● Aim
In the data below, find each line containing the string "with" and return it.

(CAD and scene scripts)
= = =

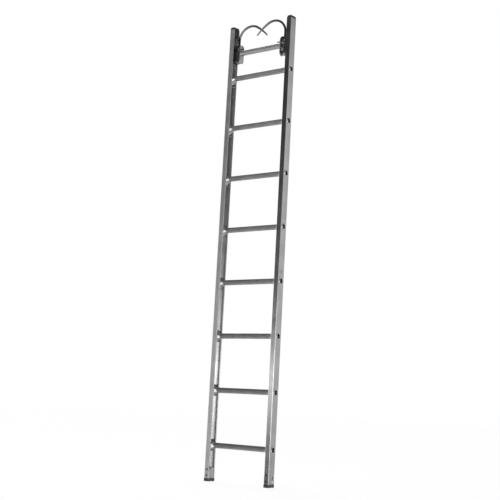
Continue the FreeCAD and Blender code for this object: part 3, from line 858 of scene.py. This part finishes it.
def eased_casting(node, name, grain, passes):
    """A casting with its sharp edges eased: the frame's mesh closed, remeshed on an even grid
    and relaxed a few times."""
    work = bmesh.new()
    work.from_mesh(frame["nodes"][node].data)
    bmesh.ops.remove_doubles(work, verts=work.verts, dist=0.01 * MM)
    mesh = bpy.data.meshes.new(name)
    work.to_mesh(mesh)
    work.free()
    blank = bpy.data.objects.new(name + "_blank", mesh)
    bpy.context.scene.collection.objects.link(blank)
    remesh = blank.modifiers.new("even grid", "REMESH")
    remesh.mode = "VOXEL"
    remesh.voxel_size = grain
    relax = blank.modifiers.new("relax", "SMOOTH")
    relax.factor = 0.5
    relax.iterations = passes
    ready = bpy.data.meshes.new_from_object(blank.evaluated_get(bpy.context.evaluated_depsgraph_get()))
    bpy.data.objects.remove(blank)
    return own(name, ready, node, "ladder", 60)


bracing_tube()
for side, sign in SIDES:
    cheek(side, sign)
    shank_fittings(side)
    housing_screws(side)
    foot_fasteners(side, sign)
    rail_tip(side, sign)
    eased_casting(side + "_hook_housing", side + "_lug_housing", 1.2 * MM, 2)
    eased_casting(side + "_foot_insert", side + "_foot_casting", 1.0 * MM, 3)
    eased_casting(side + "_spur", side + "_foot_shoe", 0.9 * MM, 3)


# ---------------------------------------------------------------- carried-over nodes

for part in frame["record"]["subparts"]:
    paint(frame["nodes"][part["node"]], part["material_slot"])
paint(frame["nodes"]["left_rail"], "dull extrusion")


# ---------------------------------------------------------------- studio

# Brightness over the sine of the height above the horizon, for each quarter that the metal mirrors.
FRONT_LEFT_LIGHT = [
    (-1.0, 0.8), (-0.3, 0.7), (-0.12, 0.22), (-0.06, 0.1), (-0.02, 0.3), (0.015, 1.5),
    (0.038, 1.5), (0.058, 0.3), (0.1, 0.17), (0.16, 0.12), (0.22, 0.08), (0.38, 0.04),
    (0.6, 0.08), (0.85, 0.2), (1.0, 0.2)]
FRONT_RIGHT_LIGHT = [
    (-1.0, 0.3), (-0.72, 0.3), (-0.66, 5.0), (-0.52, 5.0), (-0.46, 0.8), (-0.32, 1.8),
    (-0.08, 1.5), (-0.02, 3.4), (0.045, 5.4), (0.065, 1.6), (0.11, 1.4), (0.17, 0.35),
    (0.22, 0.08), (0.3, 0.02), (0.6, 0.06), (0.85, 0.2), (1.0, 0.2)]
REAR_LIGHT = [(-1.0, 0.7), (-0.1, 0.5), (0.0, 0.66), (0.3, 0.66), (0.5, 0.25), (1.0, 0.2)]
REAR_LEFT_GAIN = 2.0
FLOOR_GLOW = 0.74
FLOOR_REACH = 40
CAMERA_PLACE = (3.5986, -5.1210, 0.5116)
CAMERA_LENS = 69.12


def studio_world():
    """Plain white behind the ladder. What the metal mirrors: in front a dark wall over a bright
    band at the horizon, brightest on the climber's right, and a lit ground; behind, even light
    that is stronger on the climber's left; overhead, dim."""
    world = bpy.data.worlds.new("studio")
    bpy.context.scene.world = world
    world.use_nodes = True
    tree = world.node_tree
    tree.nodes.clear()
    way = add(tree, "TexCoord").outputs["Generated"]
    axes = add(tree, "SeparateXYZ", {0: way}).outputs
    height = spread(tree, axes["Z"], -1.0, 1.0, 0.0, 1.0)
    front_left = ramp(tree, height, FRONT_LEFT_LIGHT)
    front_right = ramp(tree, height, FRONT_RIGHT_LIGHT)
    rear = ramp(tree, height, REAR_LIGHT)
    front = mixed(tree, spread(tree, axes["X"], -0.3, 0.3, 0.0, 1.0), front_left, front_right)
    brighter = add(tree, "VectorMath", {0: rear, "Scale": REAR_LEFT_GAIN}, operation="SCALE")
    bright_rear = brighter.outputs[0]
    behind = mixed(tree, spread(tree, axes["X"], -0.75, -0.45, 1.0, 0.0), rear, bright_rear)
    mirrored = mixed(tree, spread(tree, axes["Y"], -0.45, 0.1, 0.0, 1.0), front, behind)
    seen = add(tree, "LightPath").outputs["Is Camera Ray"]
    colour = mixed(tree, seen, mirrored, (1, 1, 1, 1))
    background = add(tree, "Background", {"Color": colour, "Strength": 1.0})
    add(tree, "OutputWorld", {"Surface": background.outputs[0]})


def ramp(tree, value, stops):
    """Brightness over the sine of the height above the horizon, from -1 to 1."""
    node = add(tree, "ValToRGB", {"Fac": value})
    points = node.color_ramp.elements
    while len(points) < len(stops):
        points.new(0.5)
    for point, (sine, light) in zip(points, stops):
        point.position = (sine + 1) / 2
        point.color = (light, light, light, 1)
    return node.outputs["Color"]


def lamp(name, place, aim, size, power):
    light = bpy.data.lights.new(name, "AREA")
    light.shape = "RECTANGLE"
    light.size, light.size_y = size
    light.energy = power
    made = bpy.data.objects.new(name, light)
    made.location = place
    made.rotation_euler = (Vector(aim) - Vector(place)).to_track_quat("-Z", "Y").to_euler()
    made.visible_camera = False
    bpy.context.scene.collection.objects.link(made)
    return made


def studio_floor():
    mesh = bpy.data.meshes.new("floor")
    reach = FLOOR_REACH
    corners = [(-reach, -reach, 0), (reach, -reach, 0), (reach, reach, 0), (-reach, reach, 0)]
    mesh.from_pydata(corners, [], [(0, 1, 2, 3)])
    floor = bpy.data.objects.new("floor", mesh)
    bpy.context.scene.collection.objects.link(floor)
    made = bpy.data.materials.new("pale floor")
    made.use_nodes = True
    shader = made.node_tree.nodes["Principled BSDF"]
    shader.inputs["Base Color"].default_value = (0.85, 0.85, 0.85, 1)
    shader.inputs["Roughness"].default_value = 1.0
    shader.inputs["Emission Color"].default_value = (1, 1, 1, 1)
    shader.inputs["Emission Strength"].default_value = FLOOR_GLOW
    mesh.materials.append(made)
    floor.visible_glossy = False


def camera():
    """Stands low at the climber's right and looks up the ladder, with a slight roll."""
    azimuth, lift, roll = radians(35.14), radians(9.06), radians(3.08)
    forward = Vector((-sin(azimuth) * cos(lift), cos(azimuth) * cos(lift), sin(lift)))
    right = Vector((cos(azimuth), sin(azimuth), 0))
    up = right.cross(forward)
    x_axis = cos(roll) * right + sin(roll) * up
    y_axis = -sin(roll) * right + cos(roll) * up
    lens = bpy.data.cameras.new("camera")
    lens.lens = CAMERA_LENS
    made = bpy.data.objects.new("camera", lens)
    turned = Matrix((x_axis, y_axis, -forward)).transposed().to_4x4()
    turned.translation = Vector(CAMERA_PLACE)
    made.matrix_world = turned
    bpy.context.scene.collection.objects.link(made)
    bpy.context.scene.camera = made


studio_world()
studio_floor()
lamp("key", (-2.6, -3.4, 6.0), (0, 0, 1.5), (1.2, 1.2), 12)
camera()
bpy.context.scene.view_settings.view_transform = "Standard"
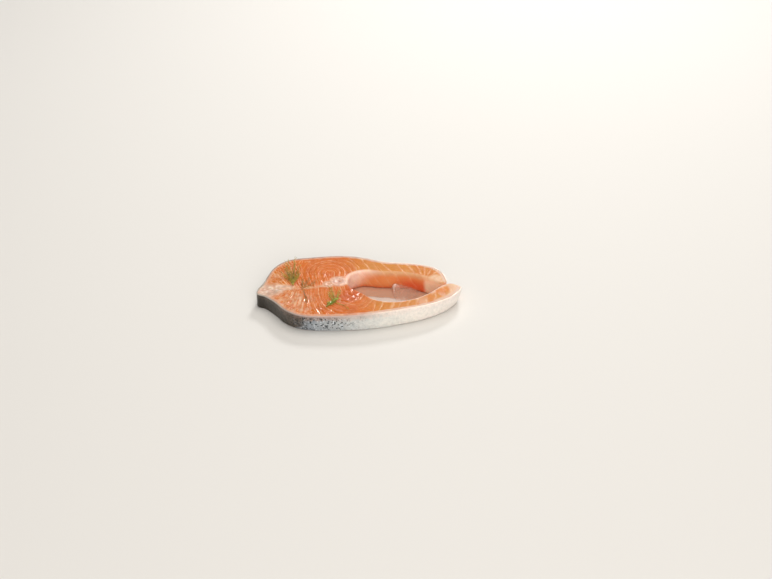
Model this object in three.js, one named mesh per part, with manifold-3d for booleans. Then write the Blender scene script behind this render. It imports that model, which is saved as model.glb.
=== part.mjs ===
// A raw salmon steak: one slice cut straight across the fish, lying flat on its cut face.
// The flesh is a thick letter C, back muscle on the left and two belly flaps on the right,
// closed round the empty belly. The skin is a band round its outside, the backbone a plug
// that runs through it, and three sprigs of dill lie on top.
// Millimetres. +X runs from the back of the fish to its belly, +Z is up, and the lower cut
// face lies on z = 0.
import * as THREE from "three";
import { mergeVertices } from "three/addons/utils/BufferGeometryUtils.js";
import Module from "manifold-3d";

const wasm = await Module();
wasm.setup();

// Driving dimensions
const THICKNESS = 15.6; // the slice, where nothing swells or sinks
const SKIN = 1.3; // skin and scales
const GAP = 0.3; // between touching pieces
const SKIN_LIFT = 0.4; // the skin's lower edge stops short of the table
const TUCK = 0.045; // how far the lower face draws in, as a share of the distance from the middle
const GROOVE_DEPTH = 0.65; // where two flakes of muscle meet
const GROOVE_SLOPE = 1.15; // half-width of a groove for each millimetre of its depth
const RELIEF_STEP = 5.8; // spacing of the grid that carries the upper face's swells
const OUTLINE_STEPS = 3; // between two points of an outline
const TURN_STEPS = 26; // segments in a whole turn of a flake's ring
const SKIN_PROUD = 0.25; // how far the skin stands above the flesh
const BONE_LIFT = 0.2; // how far the backbone's lower end stops short of the table
const STEM_RADIUS = 0.6; // dill, at the root of a frond
const LEAFLET_RADIUS = 0.4;
const LEAFLET_LENGTH = 4.5;
const LEAFLET_ANGLE = 34; // degrees off the frond
const TAPER = 0.55; // how much thinner a strand of dill is at its tip
const STRAND_CORNERS = [-30, 90, 210]; // degrees round a strand's three-sided section
const LEAST_TIP_RISE = 1.2; // of the outermost fronds in a spread

const BONE = { x: -17.8, y: 7.4, radius: 6.8, sides: 28, proud: 0.5, dish: 1.3, dishRadius: 4.2 };
const NEURAL_ARCH = { x: -27.4, y: 3.8, radius: 3.7, sides: 18, canal: 1.3 };

// The edges of the flesh and the skin, from the table up: heights, and how far the outline
// draws in there.
const FLESH_LEVELS = [
  [0, 1.1], [0.5, 0.35], [1.5, 0], [0.55 * THICKNESS, 0], [THICKNESS - 1.3, 0],
  [THICKNESS - 0.35, 0.35], [THICKNESS + 0.05, 0.9], [THICKNESS + 5, 1.2],
];
const SKIN_LEVELS = [
  [SKIN_LIFT, 0.3], [SKIN_LIFT + 0.5, 0], [THICKNESS / 3, 0], [(2 * THICKNESS) / 3, 0],
  [THICKNESS - 0.4, 0], [THICKNESS + SKIN_PROUD - 0.2, 0.3],
];

// The slab whose upper face carries the swells. Its foot lies below the table.
const SLAB = { length: 196, width: 118, foot: 6 };

// Flakes of muscle: the cores that they ring, the fan's root, and how many there are.
const FAR_CORE = { x: -25.5, y: 23.4, rings: 4, smallest: 7.5, spacing: 5.7, flatness: 0.93 };
const NEAR_CORE = { x: -12, y: -24, rings: 5, smallest: 8, spacing: 6.4, flatness: 0.95, reach: 25.5 };
const FAN = { x: -50, y: 22, flakes: 5, start: 26, shortest: 42, growth: 5.2, heading: -123, step: 8 };
const BACK_FLAKES = { x: -76, spacing: 5.6, count: 4 };
const FAR_FLAP_FLAKES = 8;
const NEAR_FLAP_FLAKES = 7;
// The seam between the two back muscles.
const SEAM = { from: [-79, 0.5], to: [-34, 2.2], bow: -1.2, steps: 8, depth: 1.1 * GROOVE_DEPTH };

// The outline, as points that a smooth line runs through. The skin starts at the end of the
// far belly flap, goes round the back and ends at the tip of the near belly flap.
const SKIN_LINE = [
  [78.7, 1.2], [77.4, 13], [68.5, 25.6], [47, 33.3], [27, 37], [8, 46.4], [-14, 51.8], [-40, 50.8],
  [-60, 48.6], [-73, 38.8], [-81.2, 22.6], [-84.8, 12.4], [-90.6, 2.6], [-90.6, -4.8], [-84.2, -9],
  [-76.4, -19.6], [-65.8, -37.6], [-52.6, -46.9], [-30, -50.8], [0, -51.7], [30, -46.9], [60, -38],
  [79, -26.2], [88.6, -14.6], [90.6, -8.8],
];
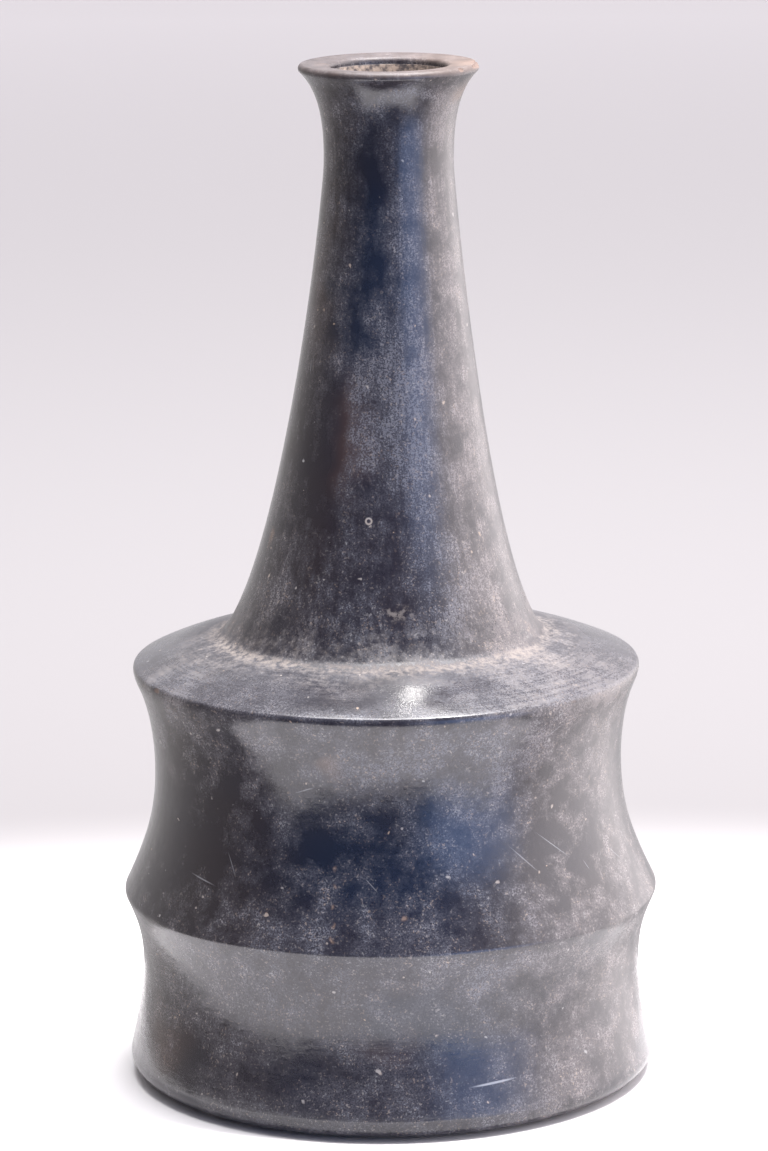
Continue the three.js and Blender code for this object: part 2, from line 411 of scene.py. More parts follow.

= = =

● Reply to the task
    """A casting with its sharp edges eased: the frame's mesh closed, remeshed on an even grid
    """Stands low at the climber's right and looks up the ladder, with a slight roll."""
Model this object in three.js, one named mesh per part, with manifold-3d for booleans. Then write the Blender scene script behind this render. It imports that model, which is saved as model.glb.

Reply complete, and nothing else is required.